WORK TO DO
Reproduce the span that opens at the line containing "85, z: 7350" and closes at the line containing "before = set(bpy.data.objects)", both lines included, without alteration and without any other line.
## Start
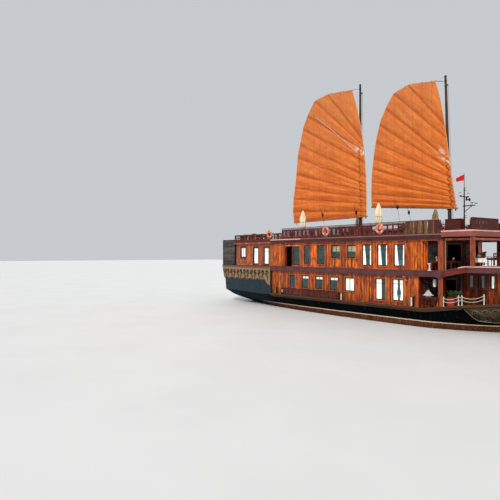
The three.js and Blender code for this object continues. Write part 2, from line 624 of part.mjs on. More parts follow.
const cabinFront = crossPanel(
  rectangle([-cabinInner, cabinInner], [frontFoot, FORE_FLOOR_UNDER - GAP]),
  [FORE_CABIN.fore - WALL, FORE_CABIN.fore],
  [doorHole, [[-2000, -1000], [2700, 3700]], [[1000, 2000], [2700, 3700]]]);
const aftFoot = deckZ(FORE_CABIN.aft + WALL) + GAP;
const cabinBack = block([FORE_CABIN.aft, FORE_CABIN.aft + WALL], [-cabinInner, cabinInner],
  [aftFoot, MID_UNDER + 110]);
const hinge = { x: FORE_CABIN.fore + 8, y: -FORE_DOOR.half + 14 };
const lug = block([FORE_CABIN.fore - 5, hinge.x + FORE_DOOR.pin], [hinge.y - 25, hinge.y + FORE_DOOR.pin],
  [FORE_DOOR.low - 50, FORE_DOOR.low - GAP]);
add('fore_cabin', fuse([cabinSide, toPort(cabinSide), cabinFront, cabinBack, lug]), 'darkWall');

const leaf = block([FORE_CABIN.fore - FORE_DOOR.thick, FORE_CABIN.fore],
  [-FORE_DOOR.half + 2 * FORE_DOOR.clear, FORE_DOOR.half - FORE_DOOR.clear],
  [FORE_DOOR.low + FORE_DOOR.clear, FORE_DOOR.high]);
const pin = rod(FORE_DOOR.pin, FORE_DOOR.high - FORE_DOOR.low, 10).translate(hinge.x, hinge.y, FORE_DOOR.low);
add('fore_cabin_door', fuse([leaf, pin]), 'wall');

// Balustrade round the front of the middle deck
const balusterHeight = [FORE_FLOOR + 130, FORE_FLOOR + 820];
const balusterWindows = [
  ...gapRow([-1900, 1900], 5, 640, balusterHeight).map(([y, z]) => block([13600, 14300], y, z)),
  block([13250, 13700], [-5000, 5000], balusterHeight),
];
const railRing = common(
  planBand(50, 110, [FORE_FLOOR + GAP, FORE_FLOOR + 900]),
  block([13150, 14300], [-4400, 4400], [4000, 6000]));
add('fore_balustrade', cut(railRing, balusterWindows), 'darkWall');

// Rigs: mast, cloth, and one frame of boom, battens, yard and edge ropes with parrels round the mast
const SPAR_Y = [-250, -190];
const CLOTH_Y = [-280.3, -250.3];
const MAST_FOOT = ROOF_TOP + GAP;
const MAST_RADIUS = 150;
const HOOP = { inner: 170, outer: 215, half: 30 };
const COLLAR = { radius: 184, depth: 90 };
const RIGS = [
  {
    name: 'main', x: -1950, top: 21100, lean: 0, hoops: [0, 2, 5, 8],
    tack: [950, 8770], luffBends: [[1000, 13200], [750, 16400]], throat: [-750, 20660],
    head: [-3970, 21100], peak: [-5870, 20870],
    leech: [
      [-6480, 20170], [-7020, 19450], [-7570, 18500], [-7970, 17200], [-8380, 15960], [-8630, 14050],
      [-8870, 12450], [-9120, 11280], [-9210, 9870],
    ],
    clew: [-9040, 8680],
    battens: [
      // height at the luff, height at the leech
      [8770, 8680], [9200, 9870], [9950, 11200], [10450, 12350], [11000, 13750], [11650, 15500],
      [12400, 16750], [13700, 18300], [14850, 19550], [15250, 20870], [15750, 21100],
    ],
  },
  {
    name: 'fore', x: 7300, top: 19450, lean: 0.03, hoops: [0, 3, 5, 7],
    tack: [720, 8870], luffBends: [[50, 12200], [-250, 17000]], throat: [-1150, 19150],
    head: [-3710, 19530], peak: [-5240, 19160],
    leech: [[-5920, 18320], [-6620, 17180], [-7100, 15680], [-7400, 14220], [-7650, 12460], [-7710, 10760]],
    clew: [-7660, 9570],
    battens: [
      [8870, 9570], [9120, 10090], [9410, 10750], [9700, 11880], [10070, 13000], [10570, 13890],
      [11240, 15260], [11910, 16730], [12600, 18070], [14440, 19160], [15460, 19530],
    ],
  },
];

function sailShape(rig) {
  const shape = new THREE.Shape();
  shape.moveTo(...rig.tack);
  shape.bezierCurveTo(...rig.luffBends.flat(), ...rig.throat);
  for (const corner of [rig.head, rig.peak, ...rig.leech, rig.clew]) shape.lineTo(...corner);
  return shape;
}

// Point of an edge curve at a height
function edgeAt(points, z) {
  const k = points.findIndex((p, i) => i + 1 < points.length && (p.y - z) * (points[i + 1].y - z) <= 0);
  const [a, b] = [points[k], points[k + 1]];
  return a.clone().lerp(b, (z - a.y) / (b.y - a.y));
}

function spar(a, b, width, [y0, y1] = SPAR_Y) {
  const along = b.clone().sub(a);
  const across = new THREE.Vector2(-along.y, along.x).setLength(width / 2);
  const corners = [a.clone().sub(across), b.clone().sub(across), b.clone().add(across), a.clone().add(across)];
  return sidePanel(new THREE.Shape(corners), [y0, y1]);
}

// Batten lines fan out from the luff to the leech, and the last two to the head
function battenLines(rig) {
  const flat = (points) => points.map((p) => new THREE.Vector2(...p));
  const luff = new THREE.CubicBezierCurve(...flat([rig.tack, ...rig.luffBends, rig.throat])).getPoints(12);
  const leech = flat([rig.head, rig.peak, ...rig.leech, rig.clew]);
  return rig.battens.map(([low, high]) => [edgeAt(luff, low), edgeAt(leech, high)]);
}

// Heights along the mast where batten lines cross it and hoops hold them
function hoopHeights(rig, lines) {
  const ahead = (p) => p.x + Math.tan(rig.lean) * (p.y - MAST_FOOT);
  return rig.hoops.map((k) => {
    const [luff, leech] = lines[k];
    const share = ahead(luff) / (ahead(luff) - ahead(leech));
    return (luff.y + share * (leech.y - luff.y) - MAST_FOOT) / Math.cos(rig.lean);
  });
}

function sparFrame(rig) {
  const centre = new THREE.Vector2((rig.tack[0] + rig.clew[0]) / 2, 14500);
  const inner = sailShape(rig).getPoints(8).map((p) => centre.clone().lerp(p, 0.987));
  const innerPanel = sidePanel(new THREE.Shape(inner), [SPAR_Y[0] - 9, SPAR_Y[1] + 9]);
  const edge = cut(sidePanel(sailShape(rig), SPAR_Y), [innerPanel]);
  const lines = battenLines(rig);
  const battens = lines.map(([luff, leech], k) => spar(luff, leech, k === 0 ? 150 : 75));
  const [throat, head, peak] = [rig.throat, rig.head, rig.peak].map((p) => new THREE.Vector2(...p));
  const yard = [spar(throat, head, 130), spar(head, peak, 130)];
  const hoops = hoopHeights(rig, lines).map((height) => {
    const [r, outer, half] = [HOOP.inner, HOOP.outer, HOOP.half];
    const profile = [[r, -half], [outer, -half], [outer, half], [r, half], [r, -half]];
    return new THREE.LatheGeometry(profile.map((p) => new THREE.Vector2(...p)), 14)
      .rotateX(Math.PI / 2).translate(0, 0, height)
      .rotateY(-rig.lean).translate(0, 0, MAST_FOOT);
  });
  return fuse([edge, ...battens, ...yard, ...hoops]);
}

// The mast carries a collar below the lowest hoop, on which boom and sail rest
function mastSolid(rig) {
  const heel = MAST_RADIUS * Math.tan(rig.lean);
  const pole = rod(MAST_RADIUS, (rig.top - MAST_FOOT) / Math.cos(rig.lean) - heel, 14, 85).translate(0, 0, heel);
  const collarTop = hoopHeights(rig, battenLines(rig))[0] - HOOP.half - GAP;
  const collar = rod(COLLAR.radius, COLLAR.depth, 14).translate(0, 0, collarTop - COLLAR.depth);
  return fuse([pole, collar]);
}

for (const rig of RIGS) {
  const group = new THREE.Group();
  group.position.x = rig.x;
  ship.add(group);
  const placed = add(`${rig.name}_mast`, mastSolid(rig), 'mast', group);
  placed.rotation.y = -rig.lean;
  placed.position.z = MAST_FOOT;
  add(`${rig.name}_sail`, sidePanel(sailShape(rig), CLOTH_Y), 'sail', group, 0.9);
  add(`${rig.name}_spars`, sparFrame(rig), 'spar', group);
}

// Signal mast with yard and platform, radar scanner, flag
const SIGNAL = { x: 8500, top: 10400, staffTop: 11520, staff: 22, arm: 9050, radarX: 9230 };
const signalPole = rod(60, SIGNAL.top - MAST_FOOT, 10, 40).translate(SIGNAL.x, 0, MAST_FOOT);
const staff = rod(SIGNAL.staff, SIGNAL.staffTop - SIGNAL.top + 50, 8).translate(SIGNAL.x, 0, SIGNAL.top - 50);
const platform = block([SIGNAL.x, SIGNAL.radarX + 130], [-90, 90], [SIGNAL.arm - 60, SIGNAL.arm]);
const lampArm = block([SIGNAL.x - 40, SIGNAL.x + 40], [-550, 550], [9700, 9760]);
add('signal_mast', fuse([signalPole, staff, platform, lampArm]), 'mast');
const scanner = fuse([
  rod(90, 110, 12).translate(0, 0, GAP),
  block([-55, 55], [-525, 525], [105, 205]),
]);
add('radar_scanner', scanner, 'white', ship, 0.4).position.set(SIGNAL.radarX, 0, SIGNAL.arm);
const hoist = SIGNAL.x - SIGNAL.staff - GAP;
add('flag', block([hoist - 660, hoist], [-10, 10], [10960, 11430]), 'lifebuoy');

// Deck gear at the bow
function windlassSolid() {
  const [aft, fore] = [15150, 15950];
  const foot = outline([[aft, deckZ(aft) + GAP], [fore, deckZ(fore) + GAP], [fore, 2560], [aft, 2560]]);
  const cheek = block([15350, 15750], [-620, -500], [2500, 3000]);
  const drum = rod(170, 1500, 16).rotateX(Math.PI / 2).translate(15550, 750, 2850);
  return fuse([sidePanel(foot, [-680, 680]), cheek, toPort(cheek), drum]);
}
add('windlass', windlassSolid(), 'iron', ship, 0.6, 0.6);

const BITT_X = [14500, 14700];
const bittPost = sidePanel(outline([
  [BITT_X[0], deckZ(BITT_X[0]) + GAP], [BITT_X[1], deckZ(BITT_X[1]) + GAP], [BITT_X[1], 2950], [BITT_X[0], 2950],
]), [-1500, -1300]);
const bittBar = block([14540, 14660], [-1800, 1800], [2600, 2720]);
add('bow_bitts', fuse([bittPost, toPort(bittPost), bittBar]), 'darkWall');

const anchorX = [BOW_X + 80 + GAP, BOW_X + 190];
const anchorShape = outline([
  [-70, 3300], [70, 3300], [70, 2500], [420, 2720], [480, 2640], [0, 2250], [-480, 2640], [-420, 2720], [-70, 2500],
]);
add('anchor', crossPanel(anchorShape, anchorX), 'iron', ship, 0.6, 0.6);

// Closed parasols on the roof, and lifebuoys on the rails
const PARASOL_PROFILE = [
  // radius, height above the roof
  [0, 0], [300, 0], [300, 70], [30, 90], [30, 950], [200, 970], [300, 1350], [270, 2100], [80, 2620], [0, 2770],
];
const PARASOLS = {
  aft_stbd: [-5650, -3800], aft_port: [-5650, 3800], mid_stbd: [3390, -3800], mid_port: [3390, 3800],
};
for (const [name, [x, y]] of Object.entries(PARASOLS)) {
  const profile = PARASOL_PROFILE.map(([r, z]) => new THREE.Vector2(r, z));
  const closed = new THREE.LatheGeometry(profile, 10).rotateX(Math.PI / 2);
  add(`parasol_${name}`, closed, 'cream').position.set(x, y, MAST_FOOT);
}

const BUOY = { radius: 310, tube: 85, z: 7350 };
const BUOYS = { aft: -10150, mid: -2150, fore: 3880 };
for (const [name, x] of Object.entries(BUOYS)) {
  const y = PARAPET_FACE + GAP + BUOY.tube * Math.sin(Math.PI / 3);
  const buoy = new THREE.TorusGeometry(BUOY.radius, BUOY.tube, 6, 16).rotateX(Math.PI / 2).translate(x, -y, BUOY.z);
  addPair(`lifebuoy_${name}`, buoy, 'lifebuoy');
}

export default ship;
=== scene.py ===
"""Dresses a two-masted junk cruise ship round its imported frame.

Units are metres. X runs to the bow, Y to port and Z up, and z = 0 is the waterline.
"""

import math

import bpy
from mathutils import Matrix, Vector, noise
from mathutils.bvhtree import BVHTree


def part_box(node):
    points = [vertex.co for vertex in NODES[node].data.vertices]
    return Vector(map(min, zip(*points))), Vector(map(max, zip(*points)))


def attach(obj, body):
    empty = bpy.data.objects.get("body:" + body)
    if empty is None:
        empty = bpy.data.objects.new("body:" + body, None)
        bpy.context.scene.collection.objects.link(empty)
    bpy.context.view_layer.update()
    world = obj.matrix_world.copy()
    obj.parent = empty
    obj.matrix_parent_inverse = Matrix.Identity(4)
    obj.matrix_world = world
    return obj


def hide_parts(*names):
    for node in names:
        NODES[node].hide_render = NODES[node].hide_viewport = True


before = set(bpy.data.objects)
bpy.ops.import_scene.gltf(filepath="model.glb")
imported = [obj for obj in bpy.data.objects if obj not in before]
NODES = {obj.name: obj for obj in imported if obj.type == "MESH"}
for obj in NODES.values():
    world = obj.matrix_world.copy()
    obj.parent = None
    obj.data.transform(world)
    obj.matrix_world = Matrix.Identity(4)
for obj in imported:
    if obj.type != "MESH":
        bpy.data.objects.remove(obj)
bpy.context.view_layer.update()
SIDES = {"stbd": -1, "port": 1}

# Driving heights and breadths of the frame that the pieces below stand on
MAIN_DECK = 1.3
MID_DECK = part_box("stern_quarter")[1].z
MID_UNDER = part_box("lower_wall_stbd")[1].z
ROOF_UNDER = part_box("upper_wall_stbd")[1].z
ROOF_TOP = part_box("parapet_stbd")[0].z
FORE_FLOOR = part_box("fore_balustrade")[0].z
FORE_ROOF_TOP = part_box("fore_parapet")[0].z
WALL_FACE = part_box("lower_wall_stbd")[0].y * -1
WALL = 0.09
PARAPET_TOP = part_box("parapet_stbd")[1].z
COLUMN_AFT = 9.0


# Camera at the photograph's place, before anything else is made
CAMERA_PLACE = (31.0, -36.6, 5.35)
CAMERA_LOOK = (-0.809, 0.588, 0.0077)
FOCAL_SHARE = 1.04             # focal length as a share of the picture's width
SENSOR = 36.0                  # width of the sensor in millimetres
FARTHEST = 500.0


def make_camera():
    """The camera, placed as the photograph was taken."""
    data = bpy.data.cameras.new("camera")
    data.sensor_width = SENSOR
    data.lens = SENSOR * FOCAL_SHARE
    data.clip_end = FARTHEST
    camera = bpy.data.objects.new("camera", data)
    camera.location = CAMERA_PLACE
    camera.rotation_euler = Vector(CAMERA_LOOK).to_track_quat("-Z", "Y").to_euler()
    bpy.context.scene.collection.objects.link(camera)
    bpy.context.scene.camera = camera


make_camera()


# Materials: each is a tree of nodes over the piece's own coordinates
def rgb(red, green, blue):
    """A colour given as 0 to 255 on screen, in linear light."""
    def linear(value):
        share = value / 255
        return share / 12.92 if share <= 0.04045 else ((share + 0.055) / 1.055) ** 2.4

    return (linear(red), linear(green), linear(blue), 1.0)


COAT_ROUGHNESS, GLOSS = 0.18, 0.3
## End
CORRECT ANSWER
const BUOY = { radius: 310, tube: 85, z: 7350 };
const BUOYS = { aft: -10150, mid: -2150, fore: 3880 };
for (const [name, x] of Object.entries(BUOYS)) {
  const y = PARAPET_FACE + GAP + BUOY.tube * Math.sin(Math.PI / 3);
  const buoy = new THREE.TorusGeometry(BUOY.radius, BUOY.tube, 6, 16).rotateX(Math.PI / 2).translate(x, -y, BUOY.z);
  addPair(`lifebuoy_${name}`, buoy, 'lifebuoy');
}

export default ship;
=== scene.py ===
"""Dresses a two-masted junk cruise ship round its imported frame.

Units are metres. X runs to the bow, Y to port and Z up, and z = 0 is the waterline.
"""

import math

import bpy
from mathutils import Matrix, Vector, noise
from mathutils.bvhtree import BVHTree


def part_box(node):
    points = [vertex.co for vertex in NODES[node].data.vertices]
    return Vector(map(min, zip(*points))), Vector(map(max, zip(*points)))


def attach(obj, body):
    empty = bpy.data.objects.get("body:" + body)
    if empty is None:
        empty = bpy.data.objects.new("body:" + body, None)
        bpy.context.scene.collection.objects.link(empty)
    bpy.context.view_layer.update()
    world = obj.matrix_world.copy()
    obj.parent = empty
    obj.matrix_parent_inverse = Matrix.Identity(4)
    obj.matrix_world = world
    return obj


def hide_parts(*names):
    for node in names:
        NODES[node].hide_render = NODES[node].hide_viewport = True


before = set(bpy.data.objects)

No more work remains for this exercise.